Michigan Central Station hosts first event in decades for Detroit Homecoming

- The broken, the blighted, the beautiful.

Hundreds gathered at the iconic Michigan Central station for Crain's fourth annual Detroit homecoming. The affair brings ex-pats, Metro Detroit's best and brightest, from around the country back home to deepen their roots and re-invest in Detroit.

Wendy Hilliard is a US gymnastics Hall of Famer now living in New York.  She opened a gymnastic foundation 20 years ago, which provides free and low-cost gymnastics. 

“After I attended the first homecoming, it kind of inspired me to bring my foundation back to Detroit,” said Hilliard. 

The hope is that more will do the same.

“I was that girl when I was 18 that I wanted to get out of here, I wanted to go and be in New York and LA, I just highly encourage anybody who's here in Detroit, keep your talents here. We need them,” said Amber Rose Powers, a former ex-pat.

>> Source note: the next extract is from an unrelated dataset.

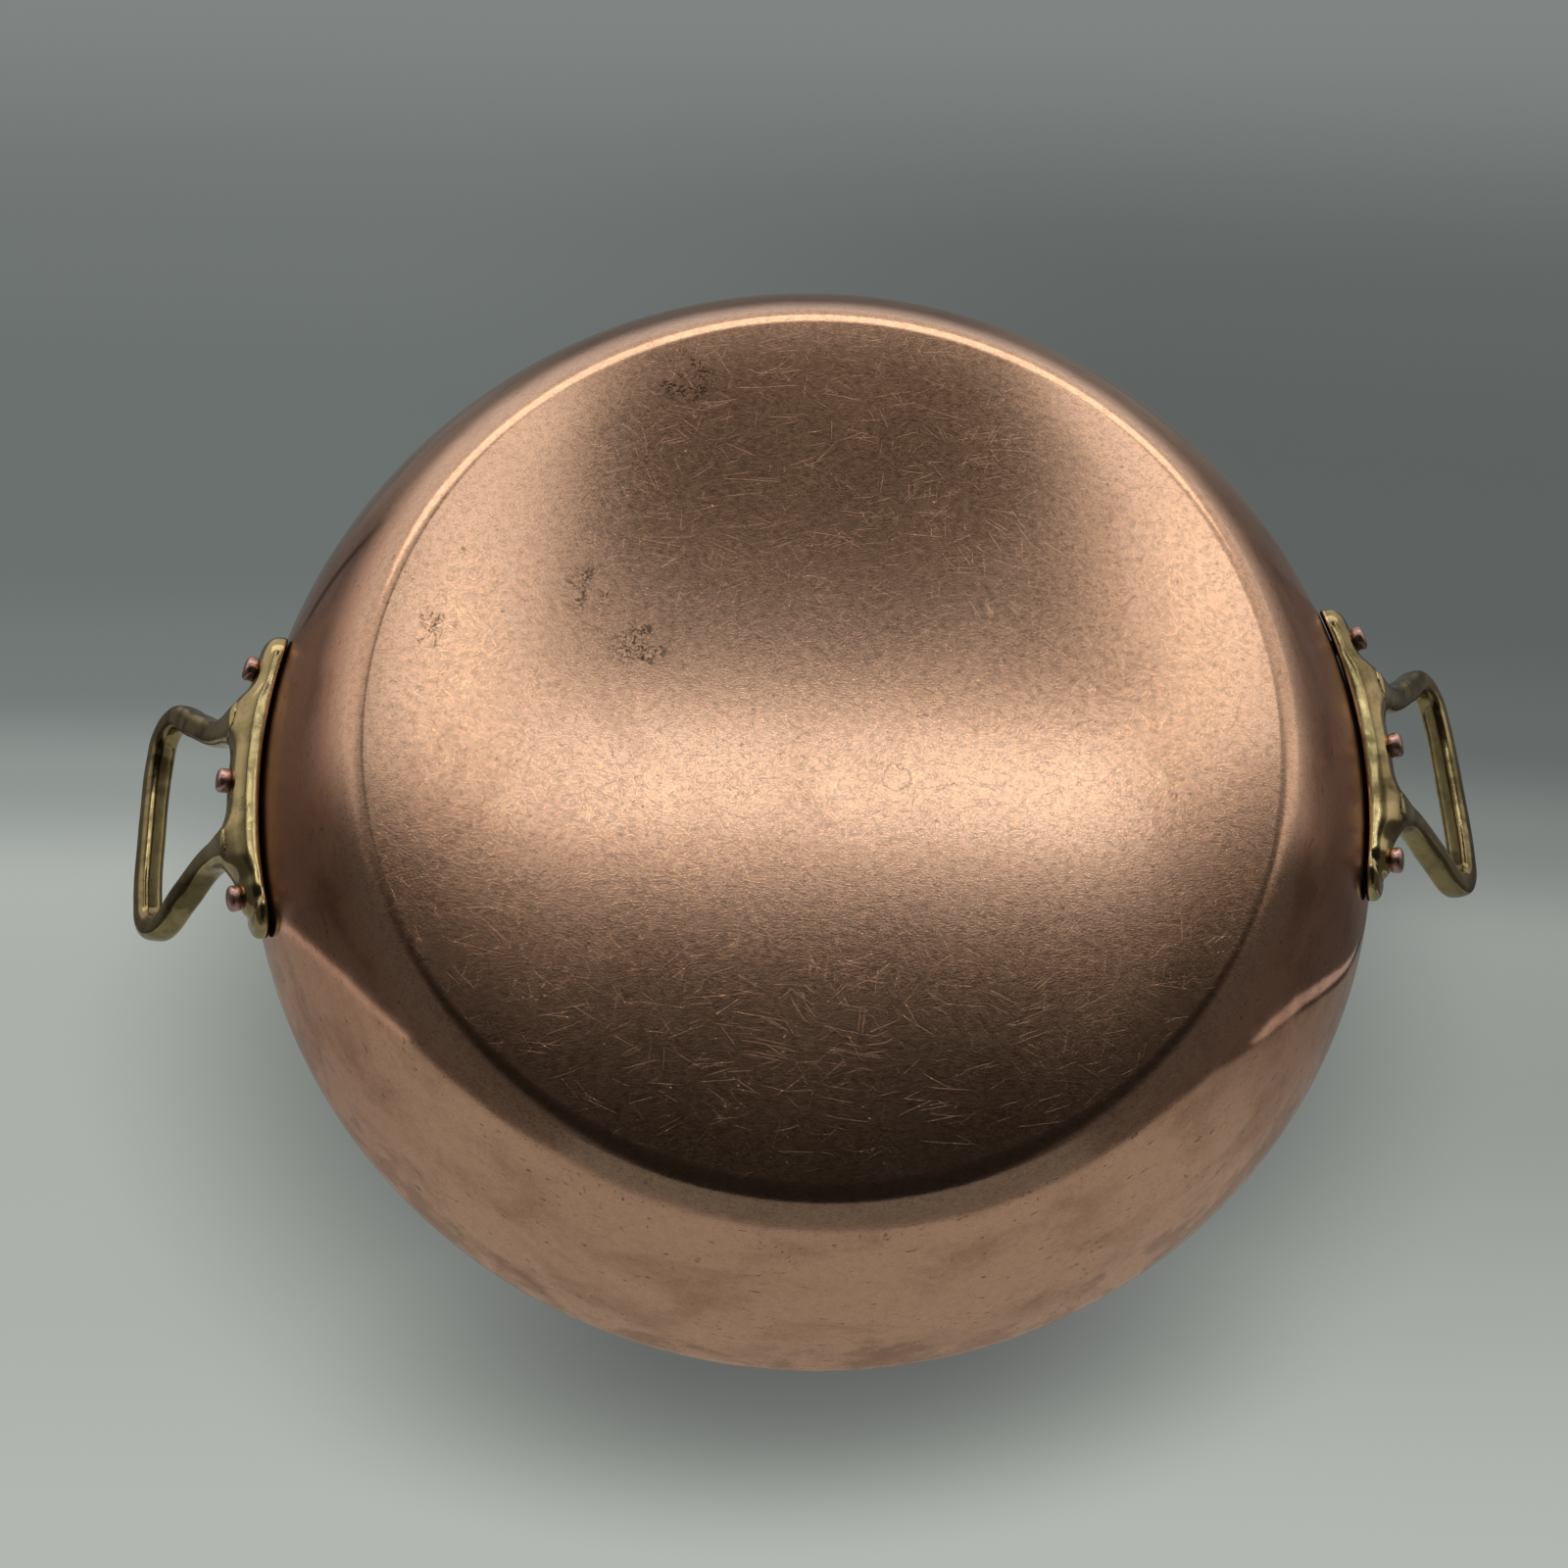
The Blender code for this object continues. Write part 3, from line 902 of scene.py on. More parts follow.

Central station got the Cinderella dressed up for this year's homecoming, dressed up on the inside and out front, you could call the light show the makeup.

Mary Kramer from Crain's Detroit Business says the city's iconic landmark was a fitting pick.

“One of the reasons we wanted to do this here is this building has been a symbol of Detroit at its height and its glory days and then a symbol of its decline,” said Kramer.

Now the city, on some fronts, is on the rise again.

But protesters outside Central Station reminded those inside of where the city is still lagging… far too many Detroiters grapple with poverty, joblessness, and gentrification is a growing concern.

“It is so critical that Detroit, the government for sure, the real estate developers, are really conscious about this now otherwise it can spiral out of control,” said Sarah Endline, and ex-pat in Brooklyn.

Comedian and actress Lily Tomlin received the Detroit Homecoming award and the key to the city from Mayor Mike Duggan.